Some, like Mark Burnett's "Pirate Master," will get an early launch in the summer.

Comedy-wise, CBS continues to have plenty of multicamera options -- but it's also venturing into single-cam territory with the provocatively titled "Fugly" (which may be eventually get a new name), a half-hour about siblings who move to Hollywood.

There's also "1321 Clover," a family comedy that will be shot documentary style.

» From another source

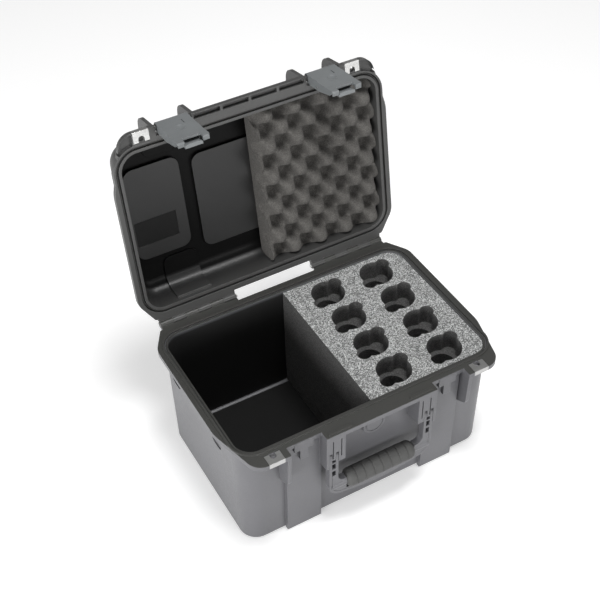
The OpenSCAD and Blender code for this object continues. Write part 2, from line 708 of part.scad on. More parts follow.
module trigger_shape() {
    half = latch_w / 2 - cheek_t - side_gap;
    back = trigger_back;
    front = back - trigger_t;
    foot = latch_foot + 1.5;
    hook_z = latch_z - hook_down;
    difference() {
        union() {
            for (s = [-1, 1]) x_cylinder(trigger_y, trigger_z, 3, s > 0 ? 7 : -half, s > 0 ? half : -7);
            along_y(front, trigger_t) difference() {
                polygon(rounded([[-17, trigger_z, 0], [-17, latch_foot + 22, 4], [-13, latch_foot + 14, 3],
                    [-13, foot, 0], [13, foot, 0], [13, latch_foot + 14, 3], [17, latch_foot + 22, 4],
                    [17, trigger_z, 0]]));
                translate([-6.6, trigger_z - 5]) square([13.2, 6]);
            }
            along_x(16) polygon(rounded([[front + 1, hook_z, 0], [hook_y, hook_z, 0.6],
                [hook_y, hook_z - 2, 0.6], [back - 1, hook_z - 7, 0],
                [front + 1, hook_z - 7, 0]]));
            translate([0, 0, foot]) linear_extrude(2.6)
                polygon(rounded([[-13, back, 0], [-13, latch_face + 6.6, 2], [-6, latch_face + 5, 8],
                    [6, latch_face + 5, 8], [13, latch_face + 6.6, 2], [13, back, 0]]));
        }
        x_cylinder(trigger_y, trigger_z, trigger_pin_r + pin_gap, -half - 1, half + 1);
    }
}

module trigger(x) color(latch_grey) on_latch(x) trigger_shape();

module trigger_pin(x) color(steel) on_latch(x)
    x_cylinder(trigger_y, trigger_z, trigger_pin_r, 0.4 - latch_w / 2, latch_w / 2 - 0.4);

// Torsion spring: close turns around the trigger pin and one leg against the latch
module trigger_spring(x) color(steel) on_latch(x) {
    turns = 5;
    coil_r = trigger_pin_r + 0.3 + wire_d / 2;
    translate([-turns * wire_d / 2, trigger_y, trigger_z]) rotate([0, 90, 0])
        for (i = [0 : turns - 1]) translate([0, 0, (i + 0.5) * wire_d])
            rotate_extrude() translate([coil_r, 0]) circle(d = wire_d * 1.04, $fn = 24);
    translate([(turns - 1) * wire_d / 2, trigger_y - coil_r, trigger_z])
        rotate([16, 0, 0]) cylinder(d = wire_d, h = trigger_down / 2 - 2, $fn = 24);
    translate([(1 - turns) * wire_d / 2, trigger_y + coil_r, trigger_z])
        rotate([177, 0, 0]) cylinder(d = wire_d, h = trigger_down / 5, $fn = 24);
}

// ---- handle ---------------------------------------------------------------
frame_y = handle_y - 8;
handle_foot = handle_z - handle_len;
grip_y = handle_y - 2.6;
grip_z = handle_z - 66;
core_r = core_d / 2;

// Outline of the handle below its pins, an inset in from the edge
function handle_pts(inset) = let (x = arm_out - inset, z = handle_foot + inset)
    [[-x, handle_z, 0], [-x, z + 12, 22 - inset], [0, z - 2, 220], [x, z + 12, 22 - inset], [x, handle_z, 0]];

// Fine line inside the handle's lower corners
module handle_lines() along_y(frame_y - 1, 1.6) difference() {
    polygon(rounded(handle_pts(bar_w), 8));
    polygon(rounded(handle_pts(bar_w + 0.7), 8));
    translate([-46, handle_foot - 10]) square([92, handle_len]);
    translate([-arm_out, handle_z - 39]) square([2 * arm_out, 50]);
}

module handle_frame() color(case_grey) difference() {
    union() {
        along_y(frame_y, frame_t) difference() {
            polygon(rounded(handle_pts(0), 10));
            polygon(rounded([[-bar2[0], handle_z + 1, 0], [-bar2[0], handle_z - 57, 12],
                [bar2[0], handle_z - 57, 12], [bar2[0], handle_z + 1, 0]], 8));
            for (s = [-1, 1], z = [[-10.5, 11], [-26, -0], [-41.5, -15.5]])
                if (z[0] > -40) translate([s * (bar1[0] + bar2[1]) / 2, handle_z + z[0] - 8])
                    square([bar_gap, 11], center = true);
            for (s = [-1, 1]) translate([s * (bar1[0] + bar2[1]) / 2, handle_z - 3])
                square([bar_gap, 15], center = true);
        }
        both() {
            x_cylinder(handle_y, handle_z, 8, bar1[0], bar1[1]);
            x_cylinder(handle_y, handle_z, 8, bar2[0], bar2[1]);
        }
        x_cylinder(grip_y, grip_z, core_r, -bar1[0], bar1[0]);
    }
    handle_lines();
    both() x_cylinder(handle_y, handle_z, handle_pin_r + pin_gap, bar2[0] - 1, bar1[1] + 1);
    // the grip's own space in front of and behind the frame
    difference() {
        x_cylinder(grip_y, grip_z, grip_d / 2 + 0.05, -grip_len / 2 - 0.05, grip_len / 2 + 0.05);
        x_cylinder(grip_y, grip_z, core_r, -grip_len, grip_len);
    }
}

module handle_grip() color(rubber) difference() {
    r = grip_d / 2;
    half = grip_len / 2;
    pitch = grip_len / (grip_grooves + 1);
    translate([0, grip_y, grip_z]) rotate([0, 90, 0]) rotate_extrude()
        difference() {
            polygon(rounded([[0, -half, 0], [r, -half, 9], [r, half, 9], [0, half, 0]], 8));
            for (i = [1 : grip_grooves])
                translate([r + 0.5, i * pitch - half]) circle(1.5, $fn = 24);
        }
    x_cylinder(grip_y, grip_z, core_r + pin_gap, -grip_len, grip_len);
}

module handle_pin(s) color(steel) mirror([s < 0 ? 1 : 0, 0, 0])
    x_cylinder(handle_y, handle_z, handle_pin_r, ribs[2][0] + 2.4, plate_half - 2.4);

// ---- pressure valve -------------------------------------------------------
module pressure_valve() color(case_grey)
    translate([0, valve_seat - 0.05, valve_z]) rotate([90, 0, 0]) difference() {
        union() {
            cylinder(r1 = valve_cap_r, r2 = valve_cap_r - 1, h = 4.2);
            translate([0, 0, -wall - 8.2]) cylinder(r = valve_r, h = wall + 9.2);
        }
        translate([0, 0, 3.2]) difference() {
            cylinder(r = valve_cap_r - 4, h = 2);
            cylinder(r = valve_cap_r - 6, h = 2);
        }
    }

module valve_nut() color("#2b2b2b")
    translate([0, valve_seat + wall + 1.7, valve_z]) rotate([-90, 0, 0]) difference() {
        cylinder(r = valve_r + 5, h = 5, $fn = 6);
        translate([0, 0, -1]) cylinder(r = valve_r + pin_gap, h = 7);
    }

// ---- foam -----------------------------------------------------------------
foam_x1 = w2 - foam_gap;
foam_top = base_h - foam_down;
foam_mid = (foam_x0 + foam_x1) / 2;
mic_places = [for (x = [-1, 1], y = [-1.5 : 1 : 1.5]) [foam_mid + 2 + x * mic_dx / 2, y * mic_dy]];

// A slice of the foam block between two heights, fitted to the drafted walls and the valve's nut
module foam_slice(z0, z1) difference() {
    intersection() {
        drafted_box(-foam_gap, wall + foam_gap / 2, floor_r);
        translate([foam_x0, -d2, z0]) cube([w2, 2 * d2, z1 - z0]);
    }
    translate([0, -d2 - 1, valve_z]) rotate([-90, 0, 0]) cylinder(r = valve_r + 6.5, h = 10.5);
}

module foam_head_layer() color(foam_grey) difference() {
    foam_slice(foam_top - head_layer, foam_top);
    for (p = mic_places) translate([p.x, p.y, foam_top - head_layer - 1]) {
        cylinder(r = head_r, h = head_layer + 2);
        rotate([0, 0, slot_turn]) linear_extrude(head_layer + 2) {
            square([slot_len - 2 * slot_half, 2 * slot_half], center = true);
            for (s = [-1, 1]) translate([s * (slot_len / 2 - slot_half), 0]) circle(slot_half);
        }
    }
}

module foam_body_layer() color(foam_grey) difference() {
    foam_slice(wall + foot_layer, foam_top - head_layer);
    for (p = mic_places) translate([p.x, p.y, wall]) cylinder(r = body_r, h = base_h);
}

module foam_foot_layer() color(foam_grey) foam_slice(wall + foam_gap / 2, wall + foot_layer);

// Convoluted sheet in the lid, with staggered peaks
module lid_foam() color("#55524e") on_lid() {
    z1 = lid_z + lid_depth - panel_t - 0.3;
    x1 = w2 - foam_gap;
    y1 = d2 - foam_gap;
    peak_z = z1 - egg_base;
    intersection() {
        union() {
            translate([lid_foam_x0, -y1, peak_z]) cube([x1 - lid_foam_x0, 2 * y1, egg_base]);
            for (i = [0 : 8], j = [-3 : 2])
                translate([lid_foam_x0 - 3 + i * egg_dx, egg_y0 + (j + (i % 2) / 2) * egg_dy, peak_z - egg_h])
                    cylinder(r1 = 5, r2 = 14, h = egg_h + 1, $fn = 32);
        }
        tray(-foam_gap, lid_depth - foam_gap, inner_crown);
        translate([lid_foam_x0, -y1, lid_z]) cube([x1 - lid_foam_x0, 2 * y1, lid_depth]);
    }
}

base_shell();
lid_shell();
lid_seal();
hinge_pin(-1);  // hinge_pin_left
hinge_pin(1);  // hinge_pin_right
hasp(-1, base_h - flange_t, base_h);  // base_hasp_left
hasp(1, base_h - flange_t, base_h);  // base_hasp_right
on_lid() hasp(-1, lid_z, lid_z + flange_t);  // lid_hasp_left
on_lid() hasp(1, lid_z, lid_z + flange_t);  // lid_hasp_right
latch(-latch_x);  // latch_left
latch(latch_x);  // latch_right
latch_pin(-1);  // latch_pin_left
latch_pin(1);  // latch_pin_right
trigger(-latch_x);  // trigger_left
trigger(latch_x);  // trigger_right
trigger_pin(-latch_x);  // trigger_pin_left
trigger_pin(latch_x);  // trigger_pin_right
trigger_spring(-latch_x);  // trigger_spring_left
trigger_spring(latch_x);  // trigger_spring_right
handle_frame();
handle_grip();
handle_pin(-1);  // handle_pin_left
handle_pin(1);  // handle_pin_right
pressure_valve();
valve_nut();
foam_head_layer();
foam_body_layer();
foam_foot_layer();
lid_foam();
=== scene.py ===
import json
import math

import bmesh
import bpy
from mathutils import Matrix, Vector


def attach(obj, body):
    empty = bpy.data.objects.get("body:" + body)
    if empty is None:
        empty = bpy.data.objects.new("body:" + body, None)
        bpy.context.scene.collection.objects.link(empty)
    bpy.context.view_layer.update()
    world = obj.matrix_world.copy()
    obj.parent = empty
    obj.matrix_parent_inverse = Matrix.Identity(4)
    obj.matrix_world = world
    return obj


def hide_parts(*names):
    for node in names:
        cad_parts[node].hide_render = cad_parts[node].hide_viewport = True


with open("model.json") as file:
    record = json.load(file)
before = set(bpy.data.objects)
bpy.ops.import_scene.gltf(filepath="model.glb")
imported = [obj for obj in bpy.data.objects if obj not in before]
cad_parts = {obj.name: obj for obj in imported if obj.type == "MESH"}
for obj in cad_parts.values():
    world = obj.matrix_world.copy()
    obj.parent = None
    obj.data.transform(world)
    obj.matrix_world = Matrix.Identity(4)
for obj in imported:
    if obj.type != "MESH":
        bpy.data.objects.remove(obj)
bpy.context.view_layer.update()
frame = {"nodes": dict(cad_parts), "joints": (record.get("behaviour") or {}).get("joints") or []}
nodes = frame["nodes"]
scene = bpy.context.scene
print("frame loaded:", len(nodes), "nodes")

# the lid is drawn closed and turned to where it stands open
hinge = next(j for j in frame["joints"] if j["name"] == "lid_hinge")
hingePoint = Vector(hinge["pos_m"])
lidTurn = (Matrix.Translation(hingePoint)
           @ Matrix.Rotation(-math.radians(hinge["range_deg"][1]), 4, "X")
           @ Matrix.Translation(-hingePoint))
lidBack = lidTurn.inverted()


# small helpers
def addNode(tree, kind, x=0, y=0, values=None, **settings):
    made = tree.nodes.new(kind)
    made.location = (x, y)
    for name, value in settings.items():
        setattr(made, name, value)
    for socket, value in (values or {}).items():
        made.inputs[socket].default_value = value
    return made


def joinUp(tree, *pairs):
    for source, target in pairs:
        tree.links.new(source, target)


def reckon(tree, operation, x, y, *terms):  # one sum, of sockets and plain numbers
    made = addNode(tree, "ShaderNodeMath", x, y, operation=operation)
    for slot, term in enumerate(terms):
        if isinstance(term, (int, float)):
            made.inputs[slot].default_value = term
        else:
            tree.links.new(term, made.inputs[slot])
    return made.outputs["Value"]


def startGroup(name, inputs, outputs):
    tree = bpy.data.node_groups.new(name, "ShaderNodeTree")
    for way, sockets in (("INPUT", inputs), ("OUTPUT", outputs)):
        for label, kind in sockets.items():
            tree.interface.new_socket(label, in_out=way, socket_type="NodeSocket" + kind)
    return tree, addNode(tree, "NodeGroupInput", -900), addNode(tree, "NodeGroupOutput", 900)


def placeGroup(tree, group, x, y, values):
    return addNode(tree, "ShaderNodeGroup", x, y, values, node_tree=group)


def startMaterial(name, values=None):
    material = bpy.data.materials.new(name)
    material.use_nodes = True
    tree = material.node_tree
    shader = tree.nodes["Principled BSDF"]
    shader.location = (600, 0)
    for socket, value in (values or {}).items():
        shader.inputs[socket].default_value = value
    tree.nodes["Material Output"].location = (900, 0)
    return material, tree, shader


def dress(material, *names):
    for name in names:
        mesh = nodes[name].data
        mesh.materials.clear()
        mesh.materials.append(material)


def addPiece(name, shape):
    mesh = bpy.data.meshes.new(name)
    shape.to_mesh(mesh)
    shape.free()
    piece = bpy.data.objects.new(name, mesh)
    scene.collection.objects.link(piece)
    return piece


def smoothFaces(mesh, sharp):
    for face in mesh.polygons:
        face.use_smooth = True
    mesh.set_sharp_from_angle(angle=math.radians(sharp))


# effects that several finishes share
mouldTexture = {"grain": {"Detail": 3, "Roughness": 0.62}, "tone": {"Detail": 4},
                "gloss": {"Scale": 160, "Detail": 3}, "spread": {"From Min": 0.3, "From Max": 0.7}}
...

Also getting some buzz is "I'm in Hell," both for its star (Jason Biggs) and its concept (selfish man dies and literally gets a new lease on life). And Chuck Lorre, creator of the Eye's top-rated "Two and a Half Men," has teamed with Bill Prady for "The Big Bang Theory," in which Average Joes get to hook up with very hot women.

THE QUESTION MARKS

Toughest decision facing CBS suits is what to do with "Jericho," the spooky Wednesday drama that's got a decent dose of buzz but just so-so ratings. Execs have been pleased with its creative direction, so it'll be interesting to see how much patience the usually trigger-happy net has with a show it loves.

Another show with some critical support, laffer "The Class," is a much longer shot. Its fate almost certainly rides on whether CBS decides to air comedies on a night other than Monday.

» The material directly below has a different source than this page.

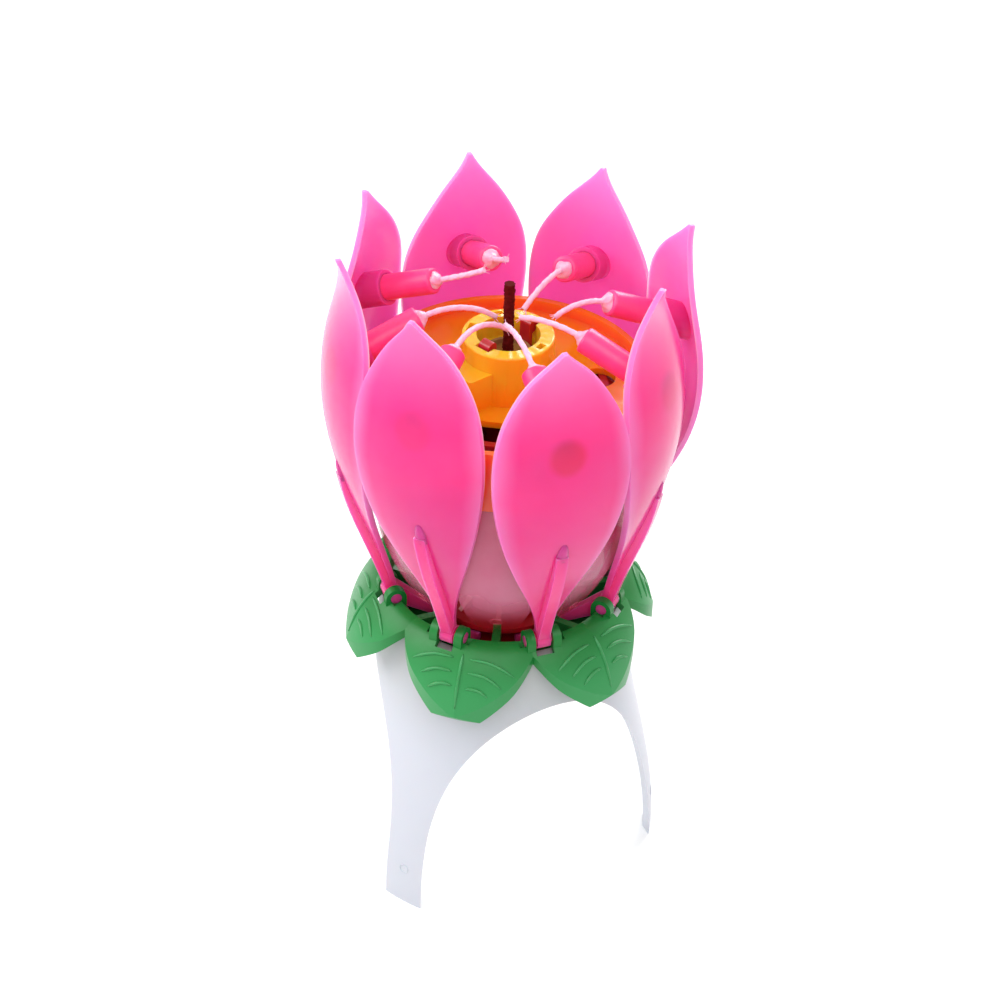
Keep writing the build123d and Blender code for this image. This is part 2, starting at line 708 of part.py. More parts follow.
# Fountain holder: a sleeve under the hub with two snap hooks that show in its notches
holder_bottom = deck_underside - holder_depth
holder_top = deck_underside + holder_rise
fountain_bottom = holder_bottom + holder_floor
hook_inner = fountain_radius + running_gap
hook_outer = math.sqrt(holder_radius ** 2 - (hook_width / 2) ** 2)
with BuildPart() as fountain_holder:
    with BuildSketch(Plane.XY.offset(holder_bottom)):
        Circle(holder_radius)
    extrude(amount=holder_top - holder_bottom)
    with BuildSketch(Plane.XY.offset(deck_underside - deck_floor)):
        Circle(holder_radius + holder_flange_width)
    extrude(amount=deck_floor)
    for angle in hook_turns:
        with BuildSketch(turned(angle)):
            with BuildLine():
                arm = Line((hook_inner, holder_top - deck_floor), (hook_inner, hub_top))
                crown = TangentArc(arm @ 1, (hook_inner + hook_head_radius, hub_top + hook_proud),
                                   tangent=arm % 1)
                lip = ThreePointArc(crown @ 1, (hook_inner + 1.8 * hook_head_radius, hub_top),
                                    (hook_inner + 1.6 * hook_head_radius, hub_top - hook_head_radius))
                Polyline(lip @ 1, (hook_outer, hub_top - 1.5 * hook_head_radius),
                         (hook_outer, holder_top - deck_floor), arm @ 0)
            make_face()
        extrude(amount=hook_width / 2, both=True)
    with BuildSketch(Plane.XY.offset(fountain_bottom)):
        Circle(fountain_radius + seat_gap)
    extrude(amount=hub_top - fountain_bottom + 2 * overrun, mode=Mode.SUBTRACT)
finish(fountain_holder, "fountain_holder")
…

And, since CBS hasn't actually picked up any shows for next season (save for two more editions of "Survivor"), a bunch of its shows remain (technically) on the bubble: "The Unit," "Old Christine" and even "How I Met Your Mother."

THE BOTTOM LINE

Given how heavily it's invested in riskier fare, change is almost certainly coming to CBS this fall. The real question will be how much of Tassler's slate gets the go-ahead from CBS Corp. supremo Moonves.

Moonves is proudly old-school when it comes to programming. But after some initial cautiousness about new media, the exec has transformed the Eye into one of the market leaders when it comes to embracing new technologies.

Whatever choices the net makes, Tassler thinks CBS is ready to evolve.

"We really have the strength and flexibility to really look at adding some surprising elements to the schedule this year," she says.